Explaining Sources of Uncertainty in Automated Fact-Checking
Jingyi Sun, Greta Warren, Irina Shklovski, Isabelle Augenstein
TL;DR
The paper tackles the problem of explaining uncertainty in automated fact-checking by grounding model uncertainty in explicit span-level interactions among a claim and multiple evidences. It introduces CLUE, a plug-and-play framework that (1) unsupervisedly identifies conflict- and agreement-bearing spans across claim–evidence pairs, (2) quantifies predictive uncertainty via entropy $u(X)$ over the candidate labels, and (3) generates uncertainty explanations through instruction-based prompting or attention steering centered on the extracted spans. Empirically, CLUE improves faithfulness to the model's uncertainty and alignment with fact-checking labels across three open-weight LLMs and two health-domain datasets, with human evaluators finding the explanations more helpful, informative, and coherent than baseline prompts. The work demonstrates that grounding explanations in concrete evidentiary conflicts enables more actionable, maintainable, and generalizable support for fact-checking and other information synthesis tasks, without any model fine-tuning. $u(X)$ and $P(y_i|X)$ are defined where applicable and all math is presented in $...$ format for clarity and reproducibility.
Abstract
Understanding sources of a model's uncertainty regarding its predictions is crucial for effective human-AI collaboration. Prior work proposes using numerical uncertainty or hedges ("I'm not sure, but ..."), which do not explain uncertainty that arises from conflicting evidence, leaving users unable to resolve disagreements or rely on the output. We introduce CLUE (Conflict-and-Agreement-aware Language-model Uncertainty Explanations), the first framework to generate natural language explanations of model uncertainty by (i) identifying relationships between spans of text that expose claim-evidence or inter-evidence conflicts and agreements that drive the model's predictive uncertainty in an unsupervised way, and (ii) generating explanations via prompting and attention steering that verbalize these critical interactions.
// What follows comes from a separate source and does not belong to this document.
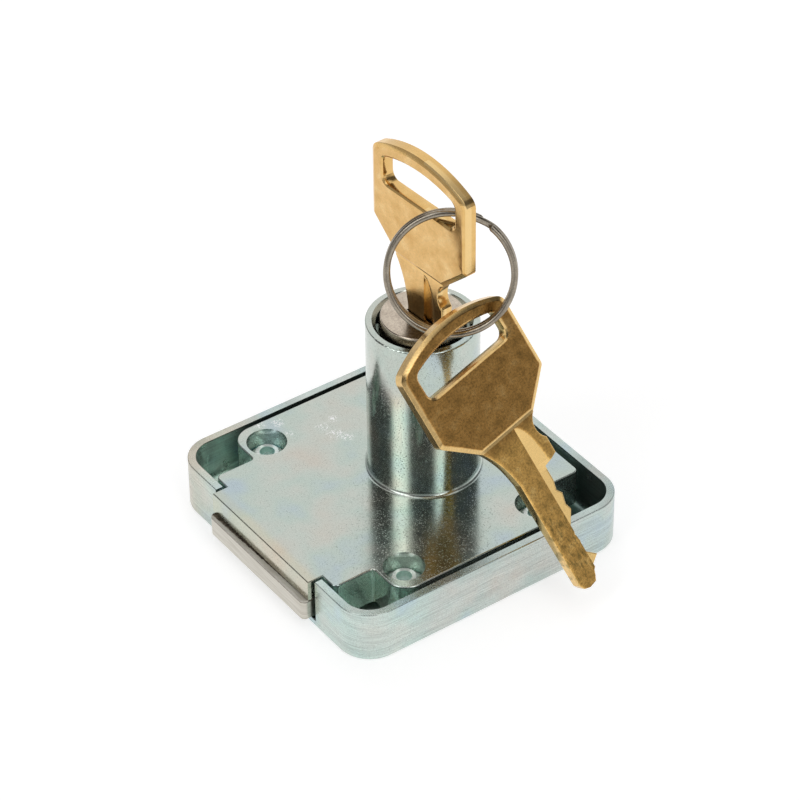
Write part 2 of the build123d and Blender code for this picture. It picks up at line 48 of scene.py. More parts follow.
# Colour: a hex value as it looks on screen, turned to the linear values that shaders use
def linearColour(hexValue):
    parts = np.array([int(hexValue[i:i + 2], 16) for i in (1, 3, 5)]) / 255
    linear = np.where(parts <= 0.04045, parts / 12.92, ((parts + 0.055) / 1.055) ** 2.4)
    return (*[float(part) for part in linear], 1.0)


# Adds a node of a kind, named without its ShaderNode in front, gives it its settings and the
# stops of its ramp, fills or links its inputs by name or in order, and returns its outputs
def addNode(tree, kind, inputs=(), stops=(), **settings):
    node = tree.nodes.new("ShaderNode" + kind)
    for name, value in settings.items():
        setattr(node, name, value)
    if stops:
        elements = node.color_ramp.elements
        while len(elements) < len(stops):
            elements.new(1.0)
        for element, (place, colour) in zip(elements, stops):
            element.position = place
            grey = (colour,) * 3 + (1.0,)
            element.color = linearColour(colour) if isinstance(colour, str) else grey
    for socket, value in inputs.items() if isinstance(inputs, dict) else enumerate(inputs):
        if isinstance(value, bpy.types.NodeSocket):
            tree.links.new(value, node.inputs[socket])
        else:
            node.inputs[socket].default_value = value
    return node.outputs


# Lays colours over a first one, one after another. Each comes with the share that it covers
# and the way that it goes on
def layered(tree, colour, *layers):
    for share, over, way in layers:
        inputs = {0: share, 6: colour, 7: over}
        colour = addNode(tree, "Mix", inputs, data_type="RGBA", blend_type=way)[2]
    return colour


# What is left where all the shares lie over one another: their product
def overlap(tree, *shares):
    left = shares[0]
    for share in shares[1:]:
        left = addNode(tree, "Math", (left, share), operation="MULTIPLY")[0]
    return left


# A value, and what each pattern adds to it where that pattern is 1
def addedTo(tree, value, *additions):
    for pattern, most in additions:
        value = addNode(tree, "Math", (pattern, most, value), operation="MULTIPLY_ADD")[0]
    return value


# Length of the slanting side over two sides at a right angle
def slantLength(tree, first, second):
    squared = addNode(tree, "Math", (second, second), operation="MULTIPLY")[0]
    return addNode(tree, "Math", (addedTo(tree, squared, (first, first)),), operation="SQRT")[0]


# Runs softly from 0 to 1 while the value runs from start to end, either way round, in
# millimetres unless another scale is given
def fadeBetween(tree, value, start, end, scale=mm):
    return addNode(tree, "MapRange", {
        "Value": value, "From Min": start * scale, "From Max": end * scale,
    }, interpolation_type="SMOOTHSTEP")[0]


# A noise whose grain is size millimetres across, or three sizes where it is stretched
def noiseField(tree, place, size, detail=3.0, turn=(0, 0, 0), shift=0.0):
    sizes = size if hasattr(size, "__len__") else (size,) * 3
    mapped = addNode(tree, "Mapping", {
        "Vector": place,
        "Location": (shift,) * 3,
        "Rotation": tuple(math.radians(angle) for angle in turn),
        "Scale": tuple(1 / (each * mm) for each in sizes),
    })[0]
    return addNode(tree, "TexNoise", {"Vector": mapped, "Scale": 1.0, "Detail": detail})["Fac"]


# Roughness that wanders a little about its middle value, where the surface has been wiped
def wipedRoughness(tree, place, size, turn, shift, middle):
    return addNode(tree, "MapRange", {
        "Value": noiseField(tree, place, size, 4.0, turn, shift),
        "From Min": 0.25, "From Max": 0.75,
        "To Min": middle - 0.04, "To Max": middle + 0.06,
    })[0]


# Starts a material, and gives the place that its patterns follow: the object's own
# coordinates, or those that the surface carries as an attribute
def startMaterial(name, attribute=None):
    material = bpy.data.materials.new(name)
    material.use_nodes = True
    tree = material.node_tree
    tree.nodes.clear()
    if attribute:
        place = addNode(tree, "Attribute", attribute_name=attribute)["Vector"]
    else:
        place = addNode(tree, "TexCoord")["Object"]
    return material, tree, place


# Ends a material. Its relief lists patterns and how many millimetres high each one stands,
# which add up to a bump
def endMaterial(tree, colour, metallic, roughness, relief):
    height = addedTo(tree, 0.0, *[(pattern, high * mm) for pattern, high in relief])
    bump = addNode(tree, "Bump", {"Height": height, "Distance": 1.0, "Strength": 1.0})[0]
    shader = addNode(tree, "BsdfPrincipled", {
        "Base Color": colour, "Metallic": metallic, "Roughness": roughness, "Normal": bump,
    })[0]
    addNode(tree, "OutputMaterial", {"Surface": shader})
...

Across three language models and two fact-checking datasets, we show that CLUE produces explanations that are more faithful to the model's uncertainty and more consistent with fact-checking decisions than prompting for uncertainty explanations without span-interaction guidance. Human evaluators judge our explanations to be more helpful, more informative, less redundant, and more logically consistent with the input than this baseline. CLUE requires no fine-tuning or architectural changes, making it plug-and-play for any white-box language model. By explicitly linking uncertainty to evidence conflicts, it offers practical support for fact-checking and generalises readily to other tasks that require reasoning over complex information.